Speicherbedarf vs. Stromüberschuss

Eine Reihe von Studien befasst sich mit der Gegenüberstellung prognostizierter Stromerzeugungs- und Lastzeitreihen für den Zeithorizont bis 2050, um eine Abwägung zwischen konventioneller und regenerativer Stromerzeugung sowie induzierter Speicherkapazitäten und Flexibilitätsmaßnahmen zu ermöglichen. Deren Ergebnisse sind allerdings mit Unsicherheit behaftet, weshalb sich die in diesem Beitrag zugrundeliegende Studie historischer Zeitreihen aus Datenpunkten in 15-minütigen Zeitschritten bedient. 

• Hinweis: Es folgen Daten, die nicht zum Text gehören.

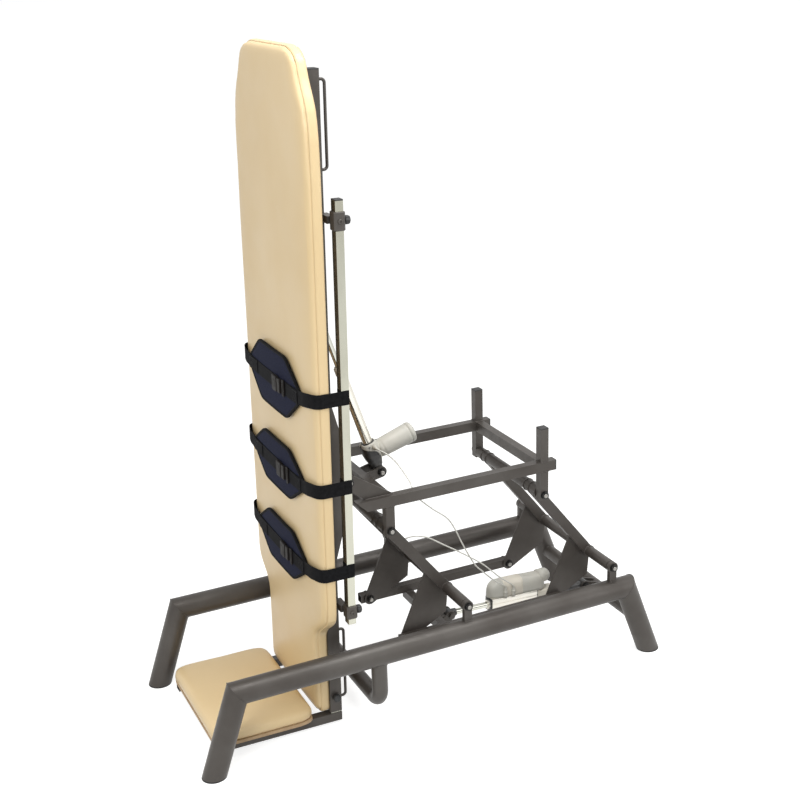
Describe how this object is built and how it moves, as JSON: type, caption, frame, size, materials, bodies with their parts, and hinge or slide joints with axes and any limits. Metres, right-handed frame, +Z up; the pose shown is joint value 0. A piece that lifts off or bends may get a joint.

Mittels Optimierung und einer umfangreichen Datenbank an Kosten- und Emissionskennzahlen lassen sich je nach Randbedingungen energetisch sinnvolle, sprich Stromüberschüsse minimierende, Energiesysteme modellieren. Im hier vorgestellten Szenario beinhaltet die Strombereitstellung entsprechend der Zielvorgabe der Bundesregierung einen 80-prozentigen EE-Anteil am Bruttostromverbrauch, während aufgrund des politisch gewünschten Kohle- und Kernenergieausstiegs die Residuallast ausschließlich über flexible Gaskraftwerke gedeckt wird. Stromaußenhandel und Lastmanagementmaßnahmen bleiben unberücksichtigt.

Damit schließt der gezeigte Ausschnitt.